Altogether, NIST data sets contain millions of pictures of people. Any one of us might end up as testing material for the facial recognition industry, perhaps captured in moments of extraordinary vulnerability and then further exploited by the very government sectors tasked with protecting the public. Not only this, but NIST actively releases some of those data sets for public consumption, allowing any private citizen or corporation to download, store, and use them to build facial recognition systems, with the photographic subjects none the wiser. (The child exploitation images are not released.) There is no way of telling how many commercial systems use this data, but multiple academic projects certainly do.
When we reached out to NIST for comment, we received the following from Jennifer Huergo, director of media relations:
The data used in the FRVT program is collected by other government agencies per their respective missions. In one case, at the Department of Homeland Security (DHS), NIST’s testing program was used to evaluate facial recognition algorithm capabilities for potential use in DHS child exploitation investigations. The facial data used for this work is kept at DHS and none of that data has ever been transferred to NIST. NIST has used datasets from other agencies in accordance with Human Subject Protection review and applicable regulations.
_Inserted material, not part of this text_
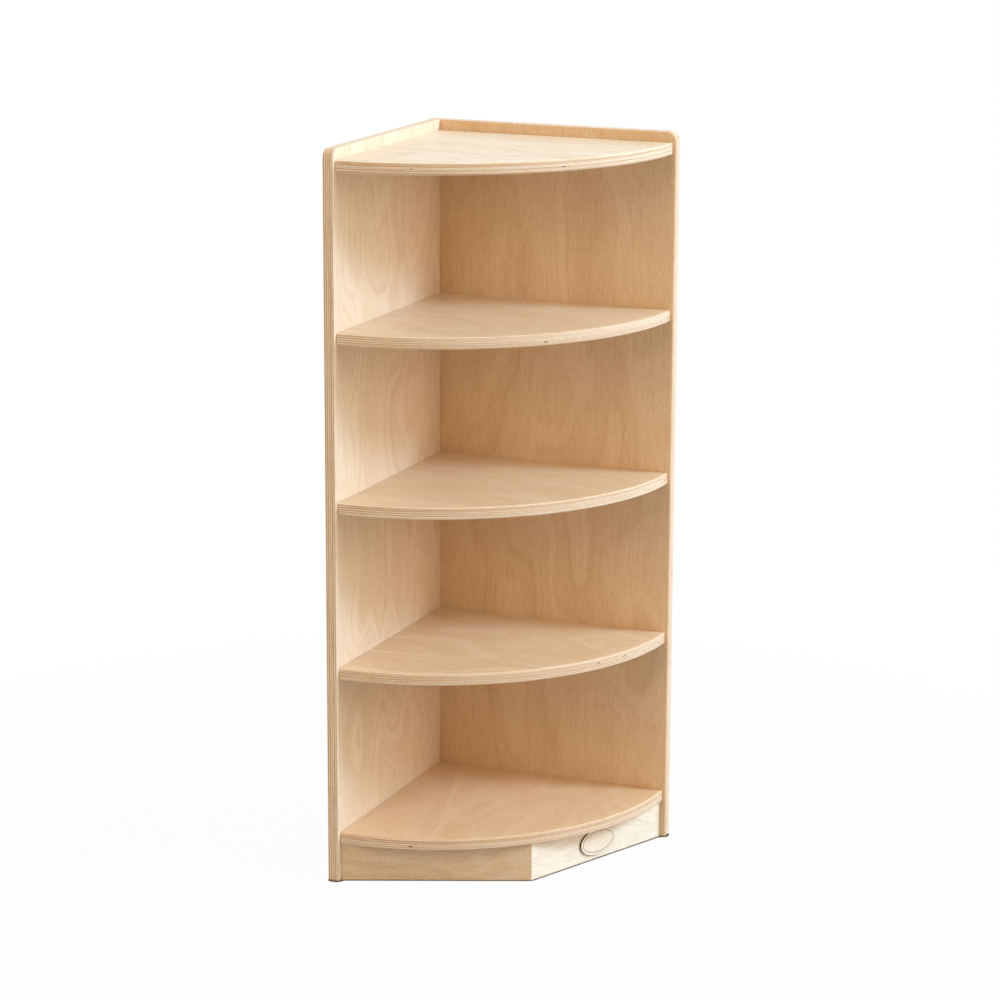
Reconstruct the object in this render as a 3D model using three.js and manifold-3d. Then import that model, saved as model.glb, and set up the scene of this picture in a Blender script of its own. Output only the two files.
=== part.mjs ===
// A free-standing corner shelf unit in birch plywood, in millimetres, +Z up.
// Two panels meet at a right angle. The inner corner between them is the centre of the five
// quarter-round shelves. The origin is on the floor, in the middle of the unit's square footprint.

import * as THREE from "three";
import { mergeVertices } from "three/addons/utils/BufferGeometryUtils.js";
import Module from "manifold-3d";

// Sizes of the unit
const SIDE = 400; // outside length of the unit along each wall
const BOARD = 18; // plywood thickness
const PLINTH_SPACE = 58; // floor to the underside of the bottom shelf
const BOTTOM_BAY = 237; // clear height above the bottom shelf
const UPPER_BAY = 233; // clear height of each bay above that one
const TOP_LIP = 16; // the panels stand this much above the top shelf
const SHELF_SETBACK = 6; // panels' front edges to the round edge of the shelves
const PLINTH_SETBACK = 4; // round edge of the shelves to the corners of the plinth
const GLUE_LINE = 0.3; // gap between two boards that are joined

// Rounding of the boards
const EDGE_ROUND = 3; // free edges of panels and shelves
const TOP_CORNER_ROUND = 15; // panels' top front corners, seen from the side
const FOOT_CORNER_ROUND = 4; // panels' bottom front corners

// Furniture screws and the plugs over them
const FIXING_INSET = 60; // screws to the inner corner, and to the shelf's round edge
const BORE_RADIUS = 5.3; // bore in the panel for the plug and the screw's head
const FIT = 0.3; // clearance round a screw or a plug, and at its ends
const PLUG_LENGTH = 5;
const SCREW_LENGTH = 50;
const HEAD_RIM = 1.2; // straight part of the head
const COUNTERSINK_DEPTH = 3; // tapered part of the head
const COLLAR_RADIUS = 3.5; // smooth shank, inside the panel
const CORE_RADIUS = 2.5; // threaded shank, inside the shelf
const TIP_LENGTH = 4;
const DRIVE_RADIUS = 2.3; // hexagon socket
const DRIVE_DEPTH = 2.5;

// Glue blocks behind the plinth
const BLOCK_HEIGHT = 50;
const CORNER_BLOCK_LEG = 30; // along each plinth board
const CORNER_BLOCK_DEPTH = 18; // square to each plinth board
const CLEAT_WIDTH = 20;

// Plaque on the right plinth board
const PLAQUE_WIDTH = 76;
const PLAQUE_HEIGHT = 42;
const PLAQUE_THICKNESS = 3;
const PLAQUE_ROUND = 0.4;
const PLAQUE_CENTRE_HEIGHT = 28;

// Cutters run this far past the faces that they cut
const OVERRUN = 5;

// Heights of the screws that join the panels, as shares of the panels' height
const corner_screw_shares = { low: 0.12, middle: 0.5, high: 0.88 };

// Counts of flat facets
const SHELF_ARC_FACETS = 32; // in a shelf's quarter circle
const EDGE_FACETS = 3; // in a rounded edge
const CORNER_FACETS = 6; // in a panel's rounded corner
const BORE_FACETS = 12;
const PLAQUE_FACETS = 32;
const SOCKET_FACETS = 6; // the socket is a hexagon
const CURVE_SEGMENT_FACETS = 2; // an arc in a THREE.Shape gets two facets for each curve segment

// Sizes that follow from those above
const REACH = SIDE - BOARD; // inner corner to the panels' front edges
const SHELF_RADIUS = REACH - SHELF_SETBACK;
const PLINTH_RADIUS = SHELF_RADIUS - PLINTH_SETBACK;
const PLINTH_HEIGHT = PLINTH_SPACE - GLUE_LINE;
const FASTENER_RADIUS = BORE_RADIUS - FIT;
const HEAD_TOP = BOARD - PLUG_LENGTH - FIT; // above the panel's inner face
const CONE_TOP = HEAD_TOP - HEAD_RIM;
const CONE_FOOT = CONE_TOP - COUNTERSINK_DEPTH;
const SCREW_TIP = HEAD_TOP - SCREW_LENGTH;
const QUARTER_TURN = Math.PI / 2;
const HALF_PLINTH_TURN = Math.PI / 8; // each plinth board spans an eighth of a circle

// The space under each shelf, from the floor up
const spaces_below = {
  bottom_shelf: PLINTH_SPACE,
  lower_shelf: BOTTOM_BAY,
  middle_shelf: UPPER_BAY,
  upper_shelf: UPPER_BAY,
  top_shelf: UPPER_BAY,
};
const shelf_heights = {}; // undersides
let top_so_far = 0;
for (const [name, space] of Object.entries(spaces_below)) {
  shelf_heights[name] = top_so_far + space;
  top_so_far += space + BOARD;
}
const PANEL_HEIGHT = top_so_far + TOP_LIP;

// Where the screws stand along a wall, from the inner corner
const fixing_places = { back: FIXING_INSET, front: SHELF_RADIUS - FIXING_INSET };

const plywood = { color: 0xd9b88c, roughness: 0.55, metalness: 0 };
const block_wood = { color: 0xcfa877, roughness: 0.7, metalness: 0 };
const plug_wood = { color: 0xe0c39a, roughness: 0.6, metalness: 0 };
const plaque_wood = { color: 0xecd9b6, roughness: 0.6, metalness: 0 };
const zinc_steel = { color: 0xb9b4a2, roughness: 0.35, metalness: 1 };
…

In a follow-up conversation after this article was published, Huergo asked us to clarify that her statement of “one case” does not refer to one use of the child exploitation data set but rather to the “one case” of that “operational data set” having been created. Huergo acknowledged that the child exploitation data set is in fact used for the facial recognition vendor test program, which to date includes 100 corporations, universities, and other developers. While Huergo pointed out that the exploitation database remains housed with DHS, she also confirmed that a global set of developers, many of whom are working on commercial technology—not on tools designed to help solve open cases of exploitation—are in fact testing their commercial applications against images of exploited children. We asked Huergo whether the families of the children in the images had consented to their use for these purposes or even been notified of their use, and she replied that she has “no information on that.” She did point out that the images are de-identified to the degree possible (no names or other geolocation information attached beyond what might be in the pictures) and that no NIST staff view the images.
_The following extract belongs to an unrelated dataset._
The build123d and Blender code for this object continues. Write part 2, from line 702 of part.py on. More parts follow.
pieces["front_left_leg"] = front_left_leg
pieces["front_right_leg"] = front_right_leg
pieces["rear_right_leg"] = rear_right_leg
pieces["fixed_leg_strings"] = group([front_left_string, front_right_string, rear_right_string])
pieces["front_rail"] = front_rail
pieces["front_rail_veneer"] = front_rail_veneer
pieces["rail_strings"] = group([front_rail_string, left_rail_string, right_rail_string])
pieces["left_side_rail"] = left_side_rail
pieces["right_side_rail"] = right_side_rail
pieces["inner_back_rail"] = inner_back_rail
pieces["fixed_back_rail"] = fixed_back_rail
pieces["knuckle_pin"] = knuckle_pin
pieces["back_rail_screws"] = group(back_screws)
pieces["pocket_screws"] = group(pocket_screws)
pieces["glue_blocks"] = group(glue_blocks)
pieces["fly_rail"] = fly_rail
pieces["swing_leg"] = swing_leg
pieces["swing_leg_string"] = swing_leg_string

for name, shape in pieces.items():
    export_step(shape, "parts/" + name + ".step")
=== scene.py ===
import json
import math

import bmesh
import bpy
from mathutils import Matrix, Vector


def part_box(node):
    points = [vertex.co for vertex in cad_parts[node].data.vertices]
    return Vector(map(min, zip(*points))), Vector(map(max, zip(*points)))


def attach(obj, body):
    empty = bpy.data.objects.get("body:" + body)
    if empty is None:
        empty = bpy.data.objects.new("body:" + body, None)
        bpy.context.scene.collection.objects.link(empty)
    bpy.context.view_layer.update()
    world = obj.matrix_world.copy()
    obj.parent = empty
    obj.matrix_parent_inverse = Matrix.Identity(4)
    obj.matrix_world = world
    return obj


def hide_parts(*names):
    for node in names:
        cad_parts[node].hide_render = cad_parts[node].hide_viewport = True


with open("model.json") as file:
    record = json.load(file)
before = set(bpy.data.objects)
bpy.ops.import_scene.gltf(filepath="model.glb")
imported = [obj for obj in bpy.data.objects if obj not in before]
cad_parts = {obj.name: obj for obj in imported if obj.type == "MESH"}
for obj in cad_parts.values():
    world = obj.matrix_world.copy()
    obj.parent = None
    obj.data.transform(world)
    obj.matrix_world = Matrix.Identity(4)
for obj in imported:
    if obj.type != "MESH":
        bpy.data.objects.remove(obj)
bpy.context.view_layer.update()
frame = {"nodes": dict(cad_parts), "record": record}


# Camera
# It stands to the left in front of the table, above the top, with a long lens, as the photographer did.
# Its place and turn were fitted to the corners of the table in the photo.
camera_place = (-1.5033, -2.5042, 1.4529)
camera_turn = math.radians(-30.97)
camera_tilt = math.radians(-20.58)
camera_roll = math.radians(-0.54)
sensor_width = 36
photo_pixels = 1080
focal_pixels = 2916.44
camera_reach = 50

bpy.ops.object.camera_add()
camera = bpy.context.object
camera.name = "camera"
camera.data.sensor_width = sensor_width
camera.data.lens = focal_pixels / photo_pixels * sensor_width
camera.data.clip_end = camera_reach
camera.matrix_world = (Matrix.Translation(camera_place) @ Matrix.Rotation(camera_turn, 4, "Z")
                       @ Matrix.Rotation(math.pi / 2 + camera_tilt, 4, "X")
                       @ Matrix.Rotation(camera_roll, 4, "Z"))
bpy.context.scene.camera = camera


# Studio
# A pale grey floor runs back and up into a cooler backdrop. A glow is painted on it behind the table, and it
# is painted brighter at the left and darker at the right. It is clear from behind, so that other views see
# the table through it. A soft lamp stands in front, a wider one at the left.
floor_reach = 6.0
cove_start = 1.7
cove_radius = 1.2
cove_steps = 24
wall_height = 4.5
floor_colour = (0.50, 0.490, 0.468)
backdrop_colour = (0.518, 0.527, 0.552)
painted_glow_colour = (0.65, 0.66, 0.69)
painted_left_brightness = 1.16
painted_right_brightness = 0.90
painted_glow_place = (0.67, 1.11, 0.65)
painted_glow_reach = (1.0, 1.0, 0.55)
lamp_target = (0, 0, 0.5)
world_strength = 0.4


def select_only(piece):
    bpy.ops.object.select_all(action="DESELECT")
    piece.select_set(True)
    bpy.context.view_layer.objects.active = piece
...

We also asked Huergo why consent had not been gathered for individuals represented in the mug-shot and visa-image databases. She responded that the “government uses data that it has on different people in ways that are consistent with regulations.”
While we understand that NIST trusts its counterparts to follow their “respective missions,” U.S. government agencies have a long history of targeting and bias. Additionally, pointing to human subject review and regulations is a deflection from conversations about data ethics in a way that is both familiar and deeply troubling. [Update, March 22, 2019: We now have confirmation of the nonconsensual—possibly without notification even—use of a range of images in the possession of the government, including mug shots that are obtained before any charges are brought or a crime has been proved committed, visa application images, and child exploitation images.]
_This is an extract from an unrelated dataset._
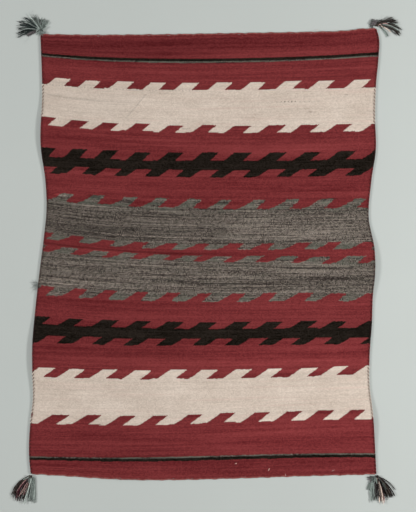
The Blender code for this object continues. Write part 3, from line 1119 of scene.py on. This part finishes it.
def make_tassel(corner, tree, finish):
    yarns = Yarns(f"{corner} yarns")
    uneven = yarns.uneven
    degrees, offset, knot_yarn = KNOTS[corner]
    way = radians(degrees)
    across = np.array((-sin(way), cos(way)))
    middle = CORNERS[corner] + MIDDLE + np.array(offset)
    layers = len(LOCKS[corner])
    for layer, (yarn, strands, leaving, ending, length, spread, wave, beside) in enumerate(LOCKS[corner]):
        start = middle + across * beside * MILLIMETRE
        for number in range(strands):
            place = (number + 0.5) / strands - 0.5
            turned = place * spread + uneven.uniform(-2, 2)
            root = start + across * uneven.uniform(-ROOT_SPREAD, ROOT_SPREAD)
            rest = LYING_HEIGHT + LAYER_LIFT * layer * uneven.uniform(0.1, 0.9)
            height = 0.0022 + 0.0050 * (layer + uneven.random()) / layers
            cut = length * uneven.uniform(*LENGTH_RANGE)
            girth = uneven.uniform(0.85, 1.15)
            yarns.run(yarn, root, leaving + turned, ending + turned * 1.2, cut, wave, girth, height, rest)
        for _ in range(int(strands * FIBRES_A_STRAND)):
            turned = uneven.uniform(-0.5, 0.5) * spread * 1.6
            rest = LYING_HEIGHT + LAYER_LIFT * layer * uneven.uniform(0.2, 1.2)
            cut = length * uneven.uniform(0.6, 1.08)
            leave, end = leaving + turned, ending + turned * 1.6
            yarns.run(yarn, start, leave, end, cut, wave * 2 + 12, FIBRE_GIRTH, 0.004, rest)
    wrap_knot(yarns, knot_yarn, middle, way, uneven)
    name = f"yarn_tassel_{corner}"
    tassel = grown(name, yarns.guide(name), tree, yarn_values(finish))
    return worn(tassel, "tassel_wool", f"tassel_{corner}")


def make_stray_ends(tree, finish):
    """Short ends of yarn on the cloth and a tuft of fluff at its left edge."""
    yarns = Yarns("stray ends")
    on_cloth = CLOTH_THICKNESS + YARN_RADIUS * 0.4
    for yarn, strands, place, way, length, spread in STRAY_ENDS:
        start = np.array(place) * MILLIMETRE + MIDDLE
        for number in range(strands):
            turned = spread * (number / max(strands - 1, 1) - 0.5)
            yarns.run(yarn, start, way + turned, way + turned * 1.5, length, 20, 0.7, on_cloth, on_cloth)
    yarn, strands, place, way, length, spread = STRAY_FLUFF
    start = np.array(place) * MILLIMETRE + MIDDLE
    for _ in range(strands):
        turned = spread * yarns.uneven.uniform(-0.5, 0.5)
        cut = length * yarns.uneven.uniform(0.5, 1.1)
        shift = np.array((0, yarns.uneven.uniform(-0.008, 0.008)))
        leave, end = way + turned, way + turned * 2
        yarns.run(yarn, start + shift, leave, end, cut, 40, FIBRE_GIRTH * 1.6, 0.003, 0.002)
    name = "stray_ends"
    ends = grown(name, yarns.guide(name), tree, yarn_values(finish))
    return worn(ends, "tassel_wool")


def make_floor():
    half = FLOOR_SIZE / 2
    mesh = bpy.data.meshes.new("floor")
    corners = [(-half, -half, 0), (half, -half, 0), (half, half, 0), (-half, half, 0)]
    mesh.from_pydata(corners, [], [(0, 1, 2, 3)])
    mesh.materials.append(floor_finish())
    linked("floor", mesh)


def make_camera():
    data = bpy.data.cameras.new("camera")
    data.lens = CAMERA_LENS
    camera = bpy.data.objects.new("camera", data)
    bpy.context.scene.collection.objects.link(camera)
    distance = FRAME_HEIGHT * CAMERA_LENS / data.sensor_width
    camera.location = (*MIDDLE, distance + CLOTH_THICKNESS)
    bpy.context.scene.camera = camera


def make_light(name, place, size, power):
    data = bpy.data.lights.new(name, "AREA")
    data.shape = "DISK"
    data.size = size
    data.energy = power
    light = bpy.data.objects.new(name, data)
    bpy.context.scene.collection.objects.link(light)
    light.location = place
    light.rotation_mode = "QUATERNION"
    light.rotation_quaternion = light.location.to_track_quat("Z", "Y")


def make_lights():
    make_light("key_light", **KEY_LIGHT)
    make_light("left_light", **LEFT_LIGHT)
    make_light("fill_light", **FILL_LIGHT)
    world = bpy.data.worlds.new("studio")
    world.use_nodes = True
    background = world.node_tree.nodes["Background"]
    background.inputs["Color"].default_value = (1.0, 1.0, 1.0, 1.0)
    background.inputs["Strength"].default_value = SKY
    bpy.context.scene.world = world
    bpy.context.scene.view_settings.view_transform = "Standard"


def main():
    make_camera()
    make_lights()
    make_floor()
    cloth_wool = cloth_finish()
    cloth = make_cloth(cloth_wool)
    cord_tree, strand_tree = wound_yarn_tree(), yarn_tree()
    side_wool = cord_finish("side_cord", (0.016, 0.009, 0.009), (0.050, 0.022, 0.022))
    # The end cords are painted lighter and pinker than the cloth's red; the extra lightness is painted
    # light that offsets the shade along the cords' sides.
    end_wool_with_painted_light = cord_finish("end_cord_with_painted_light", (0.170, 0.036, 0.035), (0.400, 0.125, 0.110))
    cords = [make_edge_cord(edge, (0.0,), cord_tree, side_wool) for edge in ("left", "right")]
    cords += [make_edge_cord(edge, (0.0, pi), cord_tree, end_wool_with_painted_light) for edge in ("bottom", "top")]
    wefts = [make_side_weft(edge, cord_tree, cloth_wool) for edge in ("left", "right")]
    yarn = yarn_finish()
    tassels = [make_tassel(corner, strand_tree, yarn) for corner in CORNERS]
    ends = make_stray_ends(strand_tree, yarn)


main()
The use of these image databases in not a recent development. The Child Exploitation Image Analytics program—which is a data set for testing by facial recognition technology developers—has been running since at least 2016 with images of “children who range in age from infant through adolescent” and the majority of which “feature coercion, abuse, and sexual activity,” according to the program’s own developer documentation. These images are considered particularly challenging for the software because of the greater variability of position, context, and more. The Multiple Encounter Dataset, in use since 2010, contains mug shots, notably taken before anyone has been convicted of a crime, and deceased persons supplied by the FBI. It reproduces racial disparities that are well-known in the U.S. legal system. According to our calculations, while black Americans make up 12.6 percent of the U.S. population, they make up 47.5 percent of the photographs in the data set.
This sort of bias in source data sets creates problems when software needs to be “trained” on its task (in this case, to recognize faces) or “tested” on its performance (the way NIST tests facial recognition software). These data set biases can skew test results, and so misrepresent what constitutes an effective facial recognition system. In light of recent incidents of racial and other bias in facial recognition tools, academics, industry leaders, and politicians alike have called for greater regulation of this training.
But calls for greater diversity in data sets come at a cost—cooperation with organizations like NIST and enrolling more nonconsensual faces into data sets. As scholar Zoé Samudzi, for example, notes, “It is not social progress to make black people equally visible to software that will inevitably be further weaponized against us.” Rather than focusing on greater diversity, we should be focusing on more regulation at every step in the process. This regulation cannot come from “standards bodies” unfit for the purpose.
Instead, policies should be written by ethicists, immigration activists, child advocacy groups, and others who understand the risks that marginalized populations in the U.S. face, and are answerable to those populations. How do we understand privacy and consent in a time when mere contact with law enforcement and national security entities is enough to enroll your face in someone’s testing? How will the black community be affected by its overrepresentation in these data sets? What rights to privacy do we have when we’re boarding a plane or requesting a travel visa? What are the ethics of a system that uses child pornography as the best test of a technology? We need an external, independent regulatory body to protect citizens from the risk that conversations about ethics in facial recognition technology may become a smoke screen for maintaining government and corporate interests. Without informed, responsible, and accountable regulators, the standards that NIST creates will continue to take advantage of the most vulnerable among us.
Future Tense is a partnership of Slate, New America, and Arizona State University that examines emerging technologies, public policy, and society.
Correction, March 22, 2019: This article originally misstated that NIST has a “regulatory” role on facial recognition under a newly released executive order. NIST does not create regulations, but is a testing body, and under the new executive order has been given 180 days to develop a plan for standards. The executive order also refers more broadly to artificial intelligence, not specifically to facial recognition. The article also misstated that boarding photos from airports had been used as a data set for testing facial recognition algorithms. Those images came from a Department of Homeland Security scenario and involved volunteers.
Update, March 22, 2019: This article was updated to include new information provided by an NIST spokesperson about the use of child exploitation images.